Her birth, her breeding and her iron-willed father seemed to have condemned Ms. Martindell to a life she later dismissed as utterly conventional — “I didn’t do anything real until I was 50,” she once told a reporter — but feminism and the 1960s changed all that.
Racing to make up for lost time, she carved out a career in New Jersey politics, serving as a state senator in the 1970s, and held posts in President Jimmy Carter’s administration, including that of ambassador to New Zealand. She also resumed her education at Smith College more than six decades after her freshman year, and in her 90s wrote her memoirs, published last month by Boxed Books. The book’s theme, neatly expressed by its author in two words, is carpe diem.
After attending private schools in Manhattan and Princeton, and boarding school near Baltimore, she entered Smith College in 1932. By parental decree, she dropped out of Smith, then married. The marriage produced three children and ended in divorce after 13 years. In 1948, she married Jackson Martindell, the publisher of Who’s Who and had another child.

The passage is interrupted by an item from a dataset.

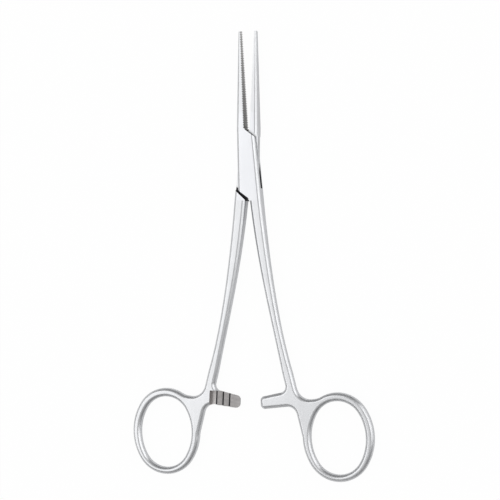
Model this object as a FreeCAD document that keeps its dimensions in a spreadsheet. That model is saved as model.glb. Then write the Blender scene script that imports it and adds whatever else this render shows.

In the early 1960s, a friend persuaded her to teach an experimental reading class at a primary school in Princeton. A few years later, dismayed by the United States’ involvement in Vietnam, she began raising money for the 1968 presidential campaign of Senator Eugene J. McCarthy. After Mr. McCarthy failed to win the nomination, she agreed to become the vice chairwoman of the New Jersey Democratic Party and worked to bring disaffected liberals back into the fold.
“I was appalled at how women were treated in politics — good for making coffee and licking stamps, period,” she said.
In 1972, Ms. Martindell was the state chairwoman for Senator George McGovern’s presidential campaign, and she led the New Jersey delegation to the Democratic National Convention, the only woman heading a state delegation. In 1973, Ms. Martindell won a seat in the New Jersey Senate; her first act in the Senate was to prepare a resolution calling for the impeachment of President Richard M. Nixon.
In her four years as senator, Ms. Martindell focused on women’s rights, education and the environment. She helped create the New Jersey Division on Women, one of the first state-level offices in the country that addressed exclusively issues affecting women, including job discrimination and domestic violence.
Her early endorsement of Jimmy Carter and her campaign work for him led to an appointment as director of the Office of Foreign Disaster Assistance of the United States Agency for International Development. In 1979, she was named ambassador to New Zealand and Western Samoa.
During her three years as ambassador, Ms. Martindell fell in love with New Zealand — and with one New Zealander in particular, Sir Mountford Tosswill Woollaston, a landscape painter better known as Toss, whom she later called “the love of my life.” He died in 1998.
Her devotion to New Zealand outlasted her tenure as ambassador. In 1986, disturbed at deteriorating relations between the United States and New Zealand, which had banned American nuclear submarines from entering its waters, she founded the United States-New Zealand Council. The council is still in operation.
In 1999, she returned to Smith, pursuing a major in American studies. She received her B.A. in 2002. On graduation day, Ms. Martindell, then 87, also received an honorary Doctor of Laws degree. At that time, she was the oldest graduate in Smith’s history.
She briefly considered going to graduate school.
“That would be a good ticket to a job, I suppose,” she said.